Ze zei dat ze daar nog nooit van gehoord had.

Ik glimlachte en zei: ‘Men noemt ons ook wel mormonen.’

Haar houding veranderde meteen. Haar gelaatsuitdrukking en de manier waarop ze met me sprak veranderden. Ze leek met haar mond vol tanden te staan. Ik dacht dat ons gesprek beëindigd was, maar ik probeerde ons gesprek te vervolgen. Ik vroeg haar naar haar godsdienst. Zonder aarzelen antwoordde ze: ‘Ik ben katholiek.’

Vervolgens zei ze: ‘Ik snap het niet. Je bent zo’n lief meisje. En je lijkt me sympathiek. Waarom ben je dan mormoon?’

Ik schrok van haar opmerking en wist niet hoe ik moest reageren. Ik zei een schietgebedje en vroeg mijn hemelse Vader me te helpen om uit te leggen wat mormoon zijn voor mij betekende. Ik vertelde haar hoe geweldig het is om lid van de kerk te zijn, en dat ik door de leringen van het evangelie een beter mens kon zijn en de dingen in perspectief kon zien.
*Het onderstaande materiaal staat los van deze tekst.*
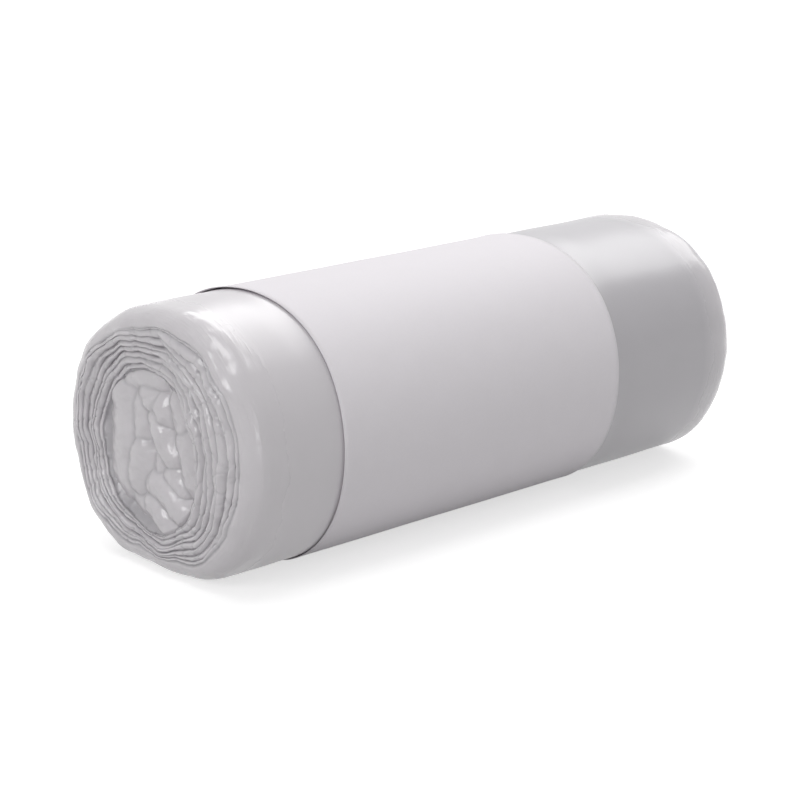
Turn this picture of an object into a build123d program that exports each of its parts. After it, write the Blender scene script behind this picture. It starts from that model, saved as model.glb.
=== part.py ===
from build123d import *
from math import cos, pi, sin
import os

# Coreless roll of thin plastic bin bags, lying on its side with a paper band round its middle.
#
# The bags are one long folded strip of film wound on itself with no tube inside, so the whole winding is one
# soft solid. It sags on to a flat spot, its rims are rounded where the film curls over, each end shows the
# spiral of the turns, and the eye in the middle has collapsed into a shallow pit. The band is one strip of
# paper whose ends lap and are glued together on the back of the roll.
#
# Millimetres. X runs along the roll, Z is up, and the origin is under the middle of the whole object.

# Roll
roll_length = 205.0
roll_radius = 42.0
sag = 4.4  # how far the soft winding's middle has sunk on to the flat spot
axis_height = roll_radius - sag
oval = 0.036  # share of the radius by which the section is wider than it is tall
lean = -0.018  # share by which the oval leans over
squareness = -0.013  # share by which the section is fuller towards its corners
spot_blend = 14.0  # radius between the flat spot and the sides
rim_round = 4.5  # radius of the curled film at both rims

# Turns that show at the ends
rim_wall = 0.6  # flat film left between the curled rim and the first groove, over the flat spot
turn_pitch = 1.7  # from one groove to the next, at least
groove_width = 0.7
groove_depth = 2.2
eye_radius = 21.0
eye_depth = 6.0
eye_shift = 12.0  # how far a turn of no radius would lie towards the back: the turns are off centre
eye_folds = 5  # folds that the collapsed eye has fallen into
eye_fold_share = 0.12  # how deep those folds are, as a share of the eye's radius
eye_wall = 1.5  # film between the eye and the innermost groove

# Paper band
band_start = 32.8  # from the roll's first end
band_width = 114.0
paper_thickness = 0.25
band_gap = 0.15  # air between the film and the paper
lap_width = 14.0
lap_angle = 42.0  # degrees above the horizontal, on the back of the roll

# Drawing settings
outline_points = 24
full_turn = 2 * pi


def shape_share(angle):
    """Radius of the winding at an angle from +Y, as a share of its mean radius."""
    return 1 + oval * cos(2 * angle) + lean * sin(2 * angle) + squareness * cos(4 * angle)


def section(grow, floor):
    """Section of the winding, grown outwards by grow, and cut flat at the height floor."""
    radius = roll_radius + grow
    points = []
    for step in range(outline_points):
        angle = full_turn * step / outline_points
        reach = radius * shape_share(angle)
        points.append((reach * cos(angle), axis_height + reach * sin(angle)))
    whole = make_face(Spline(*points, periodic=True))
    below = Pos(0, floor - radius) * Rectangle(4 * radius, 2 * radius)
    cut = whole - below
    corners = cut.vertices().filter_by(lambda corner: abs(corner.Y - floor) < 1e-3)
    return fillet(corners, spot_blend + grow)


def along_roll(face, start, length):
    """Extrudes a face drawn across the roll, from start on along the roll's axis."""
    across = Plane(origin=(start, 0, 0), x_dir=(0, 1, 0), z_dir=(1, 0, 0))
    return extrude(across * face, length)


def turn_point(angle, radius):
    """Point of a turn of the given mean radius: its lower half squashed, and shifted towards the back."""
    share = radius / roll_radius
    reach = roll_radius * shape_share(angle)
    squash = axis_height / roll_radius if sin(angle) < 0 else 1
    across = reach * cos(angle) * share + eye_shift * (1 - share)
    return across, axis_height + reach * sin(angle) * share * squash


def groove_side(start_radius, end_radius, turns):
    """One side of the spiral groove: arcs of a quarter turn, each through three points of the turns."""
    arcs = []
    for quarter in range(4 * turns):
        points = []
        for turned in (quarter, quarter + 0.5, quarter + 1):
            radius = start_radius + (end_radius - start_radius) * turned / (4 * turns)
            points.append(turn_point(turned * full_turn / 4, radius))
        arcs.append(ThreePointArc(*points))
    return arcs


def groove_face():
    """Narrow spiral between neighbouring turns, as a face that winds inwards from the rim to the eye."""
    outermost = roll_radius - (rim_round + rim_wall) * roll_radius / axis_height
    innermost = eye_radius * (1 + eye_fold_share) + eye_wall + groove_width
    turns = int((outermost - innermost) / turn_pitch)
    outside = groove_side(outermost, innermost, turns)
    inside = groove_side(outermost - groove_width, innermost - groove_width, turns)
    closing = [Line(outside[0] @ 0, inside[0] @ 0), Line(outside[-1] @ 1, inside[-1] @ 1)]
    return make_face(outside + inside + closing)


def eye_face():
    """Outline of the collapsed eye, with shallow folds round it."""
    points = []
    for step in range(2 * eye_folds):
        angle = full_turn * step / (2 * eye_folds)
        radius = eye_radius * (1 + eye_fold_share * (-1) ** step)
        points.append(turn_point(angle, radius))
    return make_face(Spline(*points, periodic=True))


def make_bag_roll():
    """The winding: an end on the floor, a stretch under the band, and the other end on the floor."""
    band_end = band_start + band_width
    under_paper = paper_thickness + band_gap
    free = section(0, 0)
    banded = section(0, under_paper)
    winding = along_roll(banded, 0, roll_length)
    winding += along_roll(free, 0, band_start - band_gap)
    winding += along_roll(free, band_end + band_gap, roll_length - band_end - band_gap)
    ends = winding.faces().filter_by(Axis.X)
    first = ends.sort_by(Axis.X)[0]
    last = ends.sort_by(Axis.X)[-1]
    winding = fillet(first.edges() + last.edges(), rim_round)
    groove = groove_face()
    eye = eye_face()
    for start, sense in ((0, 1), (roll_length, -1)):
        winding -= along_roll(groove, start, sense * groove_depth)
        winding -= along_roll(eye, start, sense * eye_depth)
    return winding


def make_paper_band():
    """One paper strip round the roll, twice as thick where its ends are glued over each other."""
    inner = section(band_gap, paper_thickness)
    outer = section(band_gap + paper_thickness, 0)
    band = along_roll(outer - inner, band_start, band_width)
    doubled = section(band_gap + 2 * paper_thickness, -paper_thickness) - outer
    reach = 2 * roll_radius
    window = Pos(reach / 2, 0) * Rectangle(reach, lap_width)
    window = Pos(0, axis_height) * Rot(0, 0, lap_angle) * window
    lap = along_roll(doubled & window, band_start, band_width)
    return band + lap


def main():
    pieces = {"bag_roll": make_bag_roll(), "paper_band": make_paper_band()}
    boxes = [piece.bounding_box() for piece in pieces.values()]
    low = min(box.min.Y for box in boxes)
    high = max(box.max.Y for box in boxes)
    middle = Pos(-roll_length / 2, -(low + high) / 2, 0)
    os.makedirs("parts", exist_ok=True)
    for name, piece in pieces.items():
        export_step(middle * piece, f"parts/{name}.step")


main()
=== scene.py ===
# %% [markdown]
# # A coreless roll of bin bags in a paper band
#
# The real thing is one long strip of thin, milky film, folded lengthwise and wound on itself with no
# tube inside. A strip of white paper, glued at the back, keeps it shut. Film that is wound with
# nothing inside it goes soft: the roll sags on to a flat spot, its rims curl over, and its ends
# crumple. Most of this lesson is about that crumpled film.
#
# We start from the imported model, which gives every size and place in metres. X runs along the roll, Z
# is up, and the origin lies under the middle of the roll.

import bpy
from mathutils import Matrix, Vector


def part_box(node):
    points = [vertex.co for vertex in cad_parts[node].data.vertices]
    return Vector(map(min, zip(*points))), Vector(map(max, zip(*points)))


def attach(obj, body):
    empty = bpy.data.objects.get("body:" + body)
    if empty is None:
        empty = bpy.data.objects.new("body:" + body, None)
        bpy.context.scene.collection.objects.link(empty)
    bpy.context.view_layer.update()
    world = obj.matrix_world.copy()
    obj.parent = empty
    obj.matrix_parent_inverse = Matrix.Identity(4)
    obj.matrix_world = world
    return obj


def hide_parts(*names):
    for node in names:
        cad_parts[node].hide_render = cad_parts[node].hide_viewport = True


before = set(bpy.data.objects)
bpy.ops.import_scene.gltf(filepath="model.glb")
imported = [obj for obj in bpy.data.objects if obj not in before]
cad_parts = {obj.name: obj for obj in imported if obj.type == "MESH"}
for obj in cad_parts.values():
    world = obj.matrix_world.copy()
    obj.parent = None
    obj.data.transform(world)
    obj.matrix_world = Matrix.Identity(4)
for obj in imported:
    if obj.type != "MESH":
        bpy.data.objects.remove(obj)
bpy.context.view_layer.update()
print("nodes:", sorted(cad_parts))

# %% Tools used all the way through
from math import cos, exp, pi, radians, sin, sqrt

import bmesh
import bpy
from mathutils import Vector, noise

mm = 0.001
full_turn = 2 * pi
scene = bpy.context.scene

# %% [markdown]
# ## The shape that everything is wrapped round
#
# The outline of the winding is almost a circle: a little wider than tall, leaning slightly, fuller
# towards its corners, and flat where it rests on the table. One function gives that outline, so the
# film and the paper can both follow it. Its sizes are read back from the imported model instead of
# being typed in again.

# %% Sizes of the winding
roll_low, roll_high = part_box("bag_roll")
band_low, band_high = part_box("paper_band")

oval = 0.036
lean = -0.018
squareness = -0.013
mean_radius = (roll_high.y - roll_low.y) / 2 / (1 + oval + squareness)
axis_height = roll_high.z - mean_radius * (1 - oval + squareness)
floor_softness = 1.2 * mm  # how gently the outline turns on to its flat spot
half_length = (roll_high.x - roll_low.x) / 2
band_middle = (band_low.x + band_high.x) / 2
print("mean radius", round(mean_radius / mm, 2), "mm, axis height", round(axis_height / mm, 2), "mm")


# %% The outline as a function
def outline(angle, grow=0.0):
    """Y and height above the axis of the winding's surface, at an angle from +Y."""
    share = 1 + oval * cos(2 * angle) + lean * sin(2 * angle) + squareness * cos(4 * angle)
    reach = mean_radius * share + grow
    height = reach * sin(angle)
    above_floor = height + axis_height
    rounded = (above_floor + sqrt(above_floor * above_floor + floor_softness * floor_softness)) / 2
    return reach * cos(angle), rounded - axis_height


print("top of the outline", round((outline(pi / 2)[1] + axis_height) / mm, 2), "mm")


# %% [markdown]
# ## Two small helpers for film that isn't smooth
#
# Blender's noise functions give a smooth random number for every point in space. Asking for it at
# points that are divided by a size makes lumps of that size. Because the value depends only on the
# place, neighbouring layers of film move together and don't cut through each other. Blender shifts
# its noise directions by a random amount each time it starts, so they get a fixed seed first, and
# every run gives the same roll.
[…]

Ze keek me verbaasd aan en zei: ‘Mormonen geloven niet in God.’

Ik probeerde om mijn lach in te houden; ik glimlachte en besefte dat dit mijn kans was om haar de waarheid te vertellen. Ik legde een paar basispunten van ons geloof uit. Ik vertelde haar over het heilsplan en het belang van gezinnen. Ze leek me nog niet overtuigd, en dus getuigde ik tot haar. In die enorme luchthaven kreeg ik de moed om mijn getuigenis te geven over Joseph Smith, de hedendaagse profeet en apostelen, en over mijn liefde voor het evangelie en het Boek van Mormon.

Ik keek naar de klok. Ik moest mijn vliegtuig halen.

Mijn getuigenis werd die middag meer dan ooit tevoren versterkt. Ik was blij dat ik tot haar kon getuigen en dankbaar dat ik haar visie op de leden van onze kerk kon veranderen. Ik ben nu zelfverzekerder als iemand me vragen over de kerk stelt.